Traduction par Raphaël Kempf
Pendant que les opérations militaires se déchainent sur Gaza, le collectif Activestills, composé de photographes israéliens, palestiniens et internationaux, rappelle par l’image la lutte au long cours que mènent les activistes palestiniens pour leur liberté et leur terre. Un quotidien fait d’occupations, de camps montés ad hoc pour protester contre la colonisation israélienne et répéter qu’on ne peut faire taire par les armes.
Dans le cadre de son travail de visibilisation de la lutte populaire palestinienne, Activestills a documenté chacun des principaux camps de protestations, créés comme moyens d’action directe pour résister à la confiscation continue de terres en Cisjordanie pour la colonisation israélienne.
Le camp Ein Hijleh est resté sur pied sept jours : de loin le plus long des camps de protestation établis depuis 2013. Le premier d’entre eux, le village Bab al-Shams, avait été construit pour protester contre les colonies israéliennes à « E1 », une zone-clé à l’est de Jérusalem où la colonisation – incessante – menace de couper en deux la Cisjordanie et de séparer Jérusalem du reste des territoires occupés, privant ainsi un hypothétique État palestinien de toute assise territoriale.
Il y a eu, parmi les autres camps de protestation, l’éphémère Al-Manatir proche d’un avant-poste d’une colonie israélienne surplombant le village de Burin, au nord de la Cisjordanie, ainsi que Ahfad Younis, un quartier de Bab al-Shams, construit pour protester contre une visite de Barak Obama. D’autres actions plus modestes dans la région de Bethléem et sur les collines au sud d’Hébron ont été démantelées presque dans la foulée de leur création.

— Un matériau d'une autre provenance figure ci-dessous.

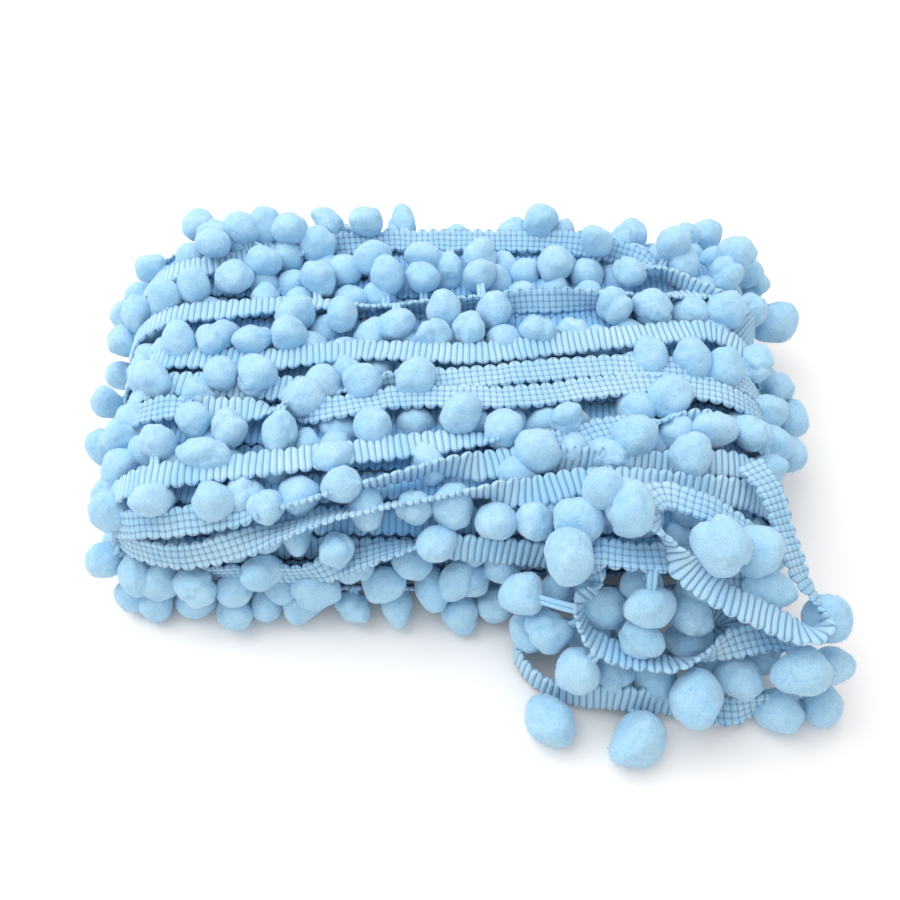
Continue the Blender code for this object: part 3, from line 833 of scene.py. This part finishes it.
def makeHankPompoms():
    draw, kinds, bends = random.Random(17), random.Random(3), random.Random(8)
    made = {group: [] for group in groups}
    rows = []
    allFrames = [item for run in turnRuns.values() for item in run]
    for row, centre, size in listHankPompoms(draw):
        centre.z = floorHeight(centre.z, size)
        near = clearGap + size / 2
        if all((centre - spot).length > near + width / 2 for spot, width in looseSpots):
            group = next(name for name, members in groups.items() if row in members)
            made[group].append(placePompom(centre, size, draw, kinds, balls))
            rows.extend(stemRows(allFrames, centre, size, bends))
    made["pompomsInner"] = makeInnerPompoms(allFrames)
    pieces = [joinPieces(name, members, pompomYarn) for name, members in made.items()]
    for piece in pieces:
        pressOnFloor(piece)
    return pieces, makeStems("hankStems", rows)


def makeLooseEnd():
    draw, kinds, bends = random.Random(31), random.Random(6), random.Random(9)
    made, rows = [], []
    for x, y, z, size, *squash in loosePompoms:
        centre = Vector((x, y, floorHeight(z, size)))
        made.append(placePompom(centre, size, draw, kinds, balls, *squash))
        rows.extend(stemRows(looseLine, centre, size, bends))
    for place in heapPlaces:
        made.append(placePompom(Vector(place), inner["size"], draw, kinds, plainBalls))
    tape = joinPieces("looseHeading", [layHeading(fineUnit, "loose", looseLine)], headingYarn)
    pompoms = joinPieces("loosePompoms", made, pompomYarn)
    pressOnFloor(pompoms)
    return tape, pompoms, makeStems("looseStems", rows)


hankPompoms, hankStems = makeHankPompoms()
looseHeading, looseBalls, looseStems = makeLooseEnd()
for spare in (fineUnit, plainUnit, *balls, *plainBalls):
    bpy.data.objects.remove(spare, do_unlink=True)

for piece in (upperTurns, lowerTurns, innerTurns, core, hankStems, *hankPompoms,
              looseHeading, looseBalls, looseStems):
    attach(piece, "root")
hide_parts("hank")
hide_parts("loose_end")

looseReach = sum((b[0] - a[0]).length for a, b in zip(looseLine, looseLine[1:])) * mm
print("loose end is", round(looseReach, 4), "m long")


# Floor, light and camera.
studio = {"floor": (0.98, 0.95, 0.93, 1), "floorSize": 6, "sky": 0.82, "lamp": 2.95,
          "lampSize": 0.6, "lampPlace": (-0.25, 0.13, 0.56)}
view = {"place": (0.0016, -0.134, 0.185), "tilt": 36, "lens": 34.68, "sensor": 36, "clip": 0.01}


def makeStudio():
    bpy.ops.mesh.primitive_plane_add(size=studio["floorSize"], location=(0, 0, 0))
    floor = bpy.context.active_object
    floor.name = "floor"
    paper = Finish("paper", {"Base Color": studio["floor"], "Roughness": 0.9})
    floor.data.materials.append(paper.material)
    world = bpy.data.worlds.new("studio")
    world.use_nodes = True
    sky = world.node_tree.nodes["Background"]
    sky.inputs["Color"].default_value = (1, 1, 1, 1)
    sky.inputs["Strength"].default_value = studio["sky"]
    bpy.context.scene.world = world
    place = Vector(studio["lampPlace"])
    bpy.ops.object.light_add(type="AREA", location=place)
    lamp = bpy.context.active_object
    lamp.data.size = studio["lampSize"]
    lamp.data.energy = studio["lamp"]
    lamp.rotation_euler = (-place).to_track_quat("-Z", "Y").to_euler()


def makeCamera():
    tilt = math.radians(view["tilt"])
    bpy.ops.object.camera_add(location=view["place"], rotation=(tilt, 0, 0))
    camera = bpy.context.active_object
    camera.data.sensor_width = view["sensor"]
    camera.data.lens = view["lens"]
    camera.data.clip_start = view["clip"]
    bpy.context.scene.camera = camera


makeStudio()
makeCamera()
bpy.context.scene.view_settings.view_transform = "Standard"
print("studio ready")
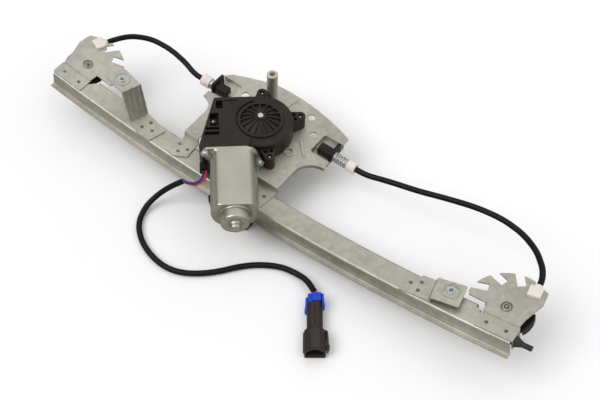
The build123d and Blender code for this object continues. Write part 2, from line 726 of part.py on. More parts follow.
for end in BRACKET_S:
    conduit_seat(end)


# Motor plate: pressed sheet with a pocket for each conduit's end, two risers and a spot-welded tab under each
with BuildPart() as motor_plate:
    with BuildSketch(plate_frame(0, 0, PLATE_LOW)):
        with BuildLine():
            waist_right = PLATE_ARC[0] - PLATE_ARC_RADIUS
            corner_right = (PLATE_RIGHT, PLATE_ARC[1] + PLATE_ARC_RADIUS)
            Polyline(
                (RISER_LEFT[0], RISER_Y),
                (RISER_LEFT[1], RISER_Y),
                (RISER_LEFT[1], FRONT_Y),
                (RISER_RIGHT[0] - PLATE_LIP, FRONT_Y),
                (RISER_RIGHT[0], RISER_Y),
                (RISER_RIGHT[1], RISER_Y),
                (waist_right, PLATE_ARC[1]),
            )
            ThreePointArc(
                (waist_right, PLATE_ARC[1]),
                polar(PLATE_ARC_RADIUS, 135, PLATE_ARC),
                (PLATE_ARC[0], PLATE_ARC[1] + PLATE_ARC_RADIUS),
            )
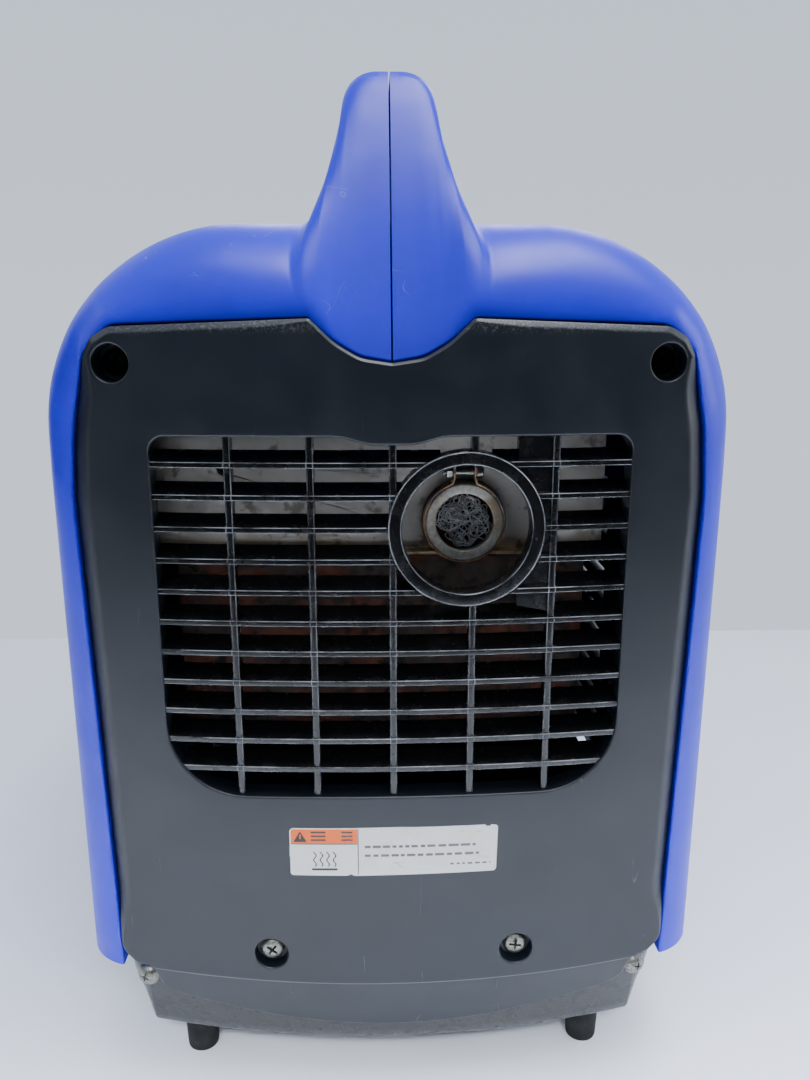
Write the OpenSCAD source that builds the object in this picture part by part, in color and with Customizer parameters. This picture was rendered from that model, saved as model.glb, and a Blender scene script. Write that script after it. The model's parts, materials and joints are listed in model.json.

Les camps ont toujours été établis avec l’autorisation des propriétaires des terrains. Mais en raison de leur proximité avec des colonies israéliennes ou des bases militaires, ainsi que de la nature politique de leur présence, les autorités israéliennes les ont expulsés de force et systématiquement démolis. Les interpellations d’activistes ont souvent été violentes et nombre d’entre eux ont dû être hospitalisés.
Lorsque le camp d’Ein Hijleh a été créé, au cours des négociations parrainées par les États-Unis, le premier ministre israélien Benjamin Netanyahu avait déjà clairement affirmé qu’il « n’avait l’intention de déraciner aucun citoyen israélien » de la Cisjordanie, et il avait insisté sur la nécessité de garder le contrôle sur la vallée du Jourdain. En plein milieu de l’actuelle offensive à Gaza, il a été encore plus direct en affirmant qu’il « ne peut pas y avoir de situation, quel que soit l’accord, où nous abandonnerions le contrôle de la sécurité sur le territoire situé à l’ouest du Jourdain »(source).
Tandis que la colonisation et les offensives militaires israéliennes se poursuivent en toute impunité, des actions directes non violentes comme les camps de protestation palestiniens ont été l’un des rares moyens de créer une situation alternative sur le terrain.
Comme l’ont dit les organisateurs du village de protestation d’Ein Hijleh, la campagne intitulée Melh al-Ard (le Sel de la Terre) a été créée dans le but de « refuser le statu quo politique, en particulier alors que se déroulent des négociations inutiles qui détruisent les droits de notre peuple à l’émancipation et les privent de toute revendication de leur terre ».
Le collectif Activestills a été créé en 2005 avec la conviction que la photographie est un vecteur de transformation sociale et politique. Il se sert du pouvoir des images pour sensibiliser le public à des questions qui sont généralement absentes du débat. Plutôt que d’adopter une approche consensuelle et soi-disant objective, Activestills considère que son travail participe du combat contre toutes les formes d’oppression, de racisme et contre les violations des droits humains fondamentaux.
L’essentiel du travail d’Activestills porte sur des sujets liés à Israël et la Palestine, comme la lutte populaire palestinienne contre l’occupation israélienne, le destin des demandeurs d’asile africains, les luttes pour la justice sociale en Israël et l’opération militaire israélienne en cours à Gaza. Activestills comprend aujourd’hui huit membres et sept contributeurs, des photographes israéliens, palestiniens et internationaux.